The Russian Federation’s representative emphasized that his country will interact with the Taliban, irrespective of the evolving situation, and its embassy in Kabul is operating normally. Underscoring that the sharp turn of events took everyone by surprise — including those who made pronouncements about the effectiveness of the Afghan security forces — he said the main players and wider international community must pool their efforts to help the country achieve national reconciliation. He pointed to the important role played by his own country, China and Pakistan, as well as to the potential contribution of Iran.

Some Council members expressed concern that Afghanistan could again become a hotbed for terrorists, with India’s representative, Council President for August, stressing in his national capacity that the situation is of particular concern to his country as a neighbouring State. There must be zero tolerance for terrorism, he warned.

Mexico’s representative said that despite international efforts over the years, the door is open once again to make Afghanistan a haven for terrorists. Any future scenario must ensure that this does not happen.
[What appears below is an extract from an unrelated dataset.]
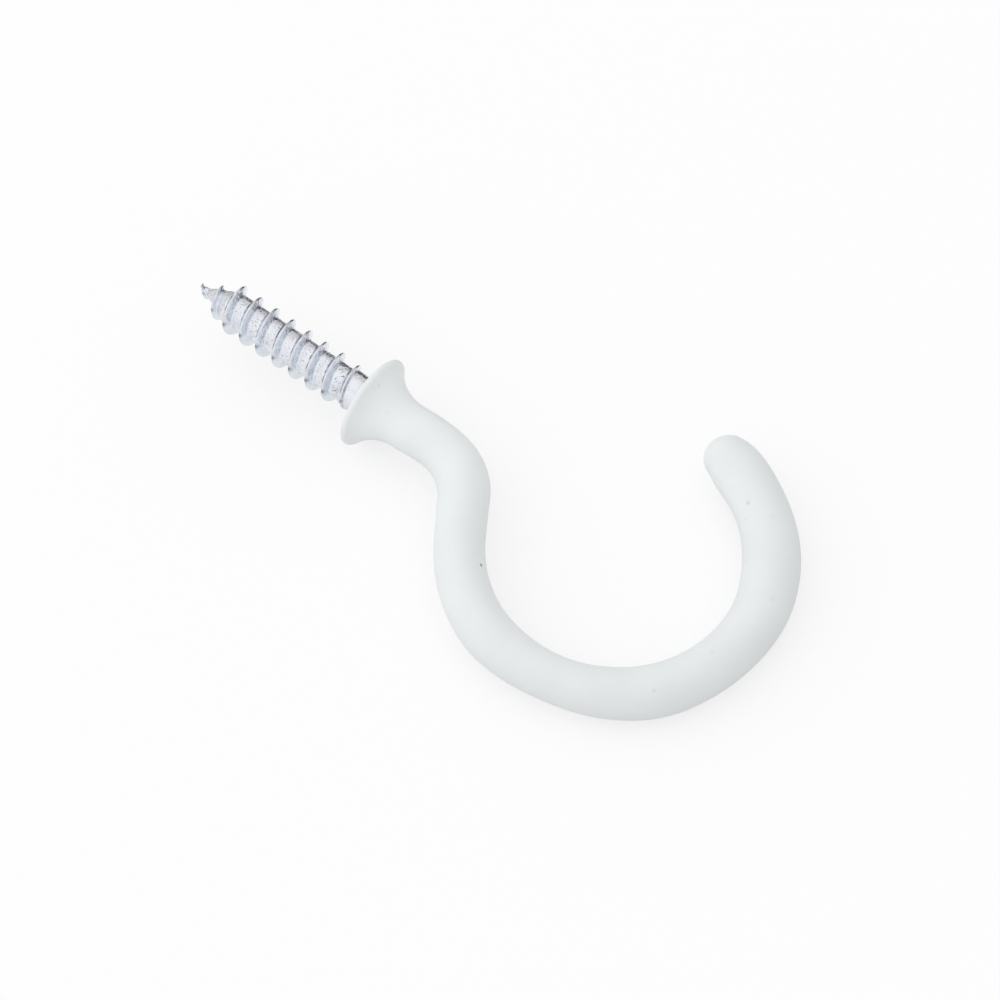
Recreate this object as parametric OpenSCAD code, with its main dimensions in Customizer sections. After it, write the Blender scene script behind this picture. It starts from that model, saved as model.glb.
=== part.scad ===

For its part, the Council must insist that the use of force is unacceptable, and that those countries with direct contacts with the Taliban call for the swift resumption of constructive negotiations.

Along the same line, China’s representative called on the Taliban to make “a clean break” with terrorist groups and to prevent them from taking advantage of the current chaos.

Also speaking today were representatives of Estonia, France, United Kingdom, Kenya (also for Niger, Tunisia and Saint Vincent and the Grenadines), Ireland and Viet Nam.

The meeting began at 10:03 a.m. and ended at 11:12 a.m.